Exercise aim: Gather all lines in the data that hold the string "part".

___ Source data ___

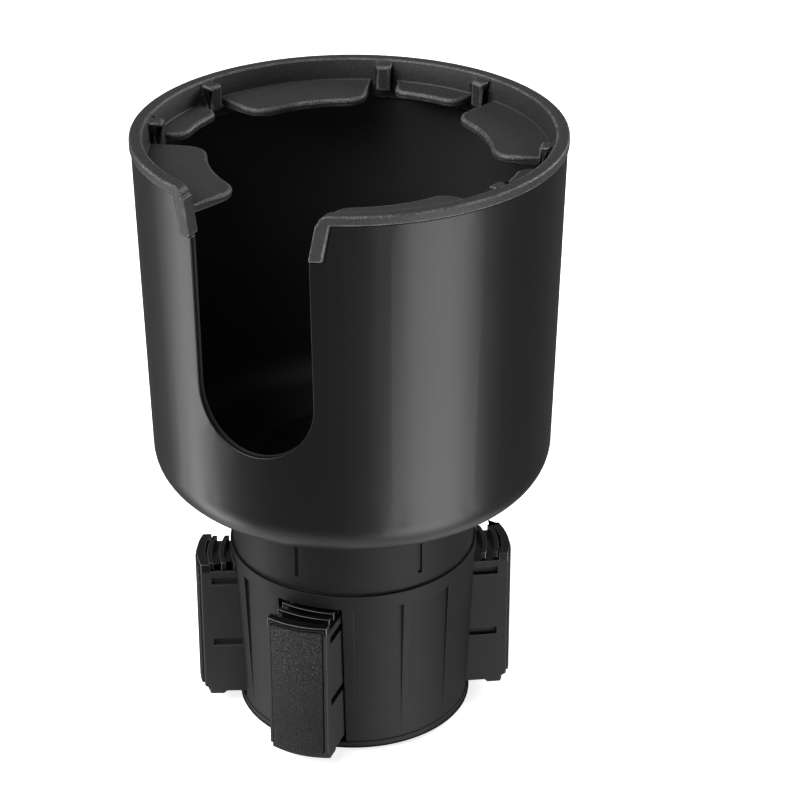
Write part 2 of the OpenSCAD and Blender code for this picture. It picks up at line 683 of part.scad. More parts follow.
// A tooth is curved like the part of the scroll that it works in
function tooth_curve(r) = (max(r - travel_in, scroll_in_r) + min(r + travel_out, scroll_out_r)) / 2;
function tooth_width(r) = r - ridge_t / 2 < block_in + 0.4 ? arm_w / 2 - 0.5
    : r < block_in + 6 ? tooth_half_w - 1.6 : tooth_half_w;

module leg_teeth(a) for (r = tooth_radii(a)) intersection() {
    translate([r - tooth_curve(r), lead / 2 / PI, 0])
        ring(tooth_curve(r) + ridge_t / 2, tooth_curve(r) - ridge_t / 2, ridge_h + EPS);
    translate([r - 6, -tooth_width(r), -1]) cube([12, 2 * tooth_width(r), ridge_h + 2]);
}

module grip_recess(grow, depth) {
    half_w = leg_w / 2 - pad_margin + grow;
    low = leg_low_z + toe_h + 0.1 - grow;
    high = tooth_top_z - pad_margin - 0.1 + grow;
    c = 0.9;
    intersection() {
        translate([face_mid, 0, 0]) ring(face_r + 1, face_r - depth, tooth_top_z + 5);
        translate([leg_reach - 6, 0, 0]) rotate([90, 0, 90]) linear_extrude(height = 10) union() {
            translate([-half_w + c, low]) square([2 * (half_w - c), high - low]);
            translate([-half_w, low + c]) square([2 * half_w, high - low - 2 * c]);
            for (x = [-1, 1], z = [low + c, high - c]) translate([x * (half_w - c), z]) circle(r = c, $fn = 32);
        }
    }
}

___

The answer:
Write part 2 of the OpenSCAD and Blender code for this picture. It picks up at line 683 of part.scad. More parts follow.
// A tooth is curved like the part of the scroll that it works in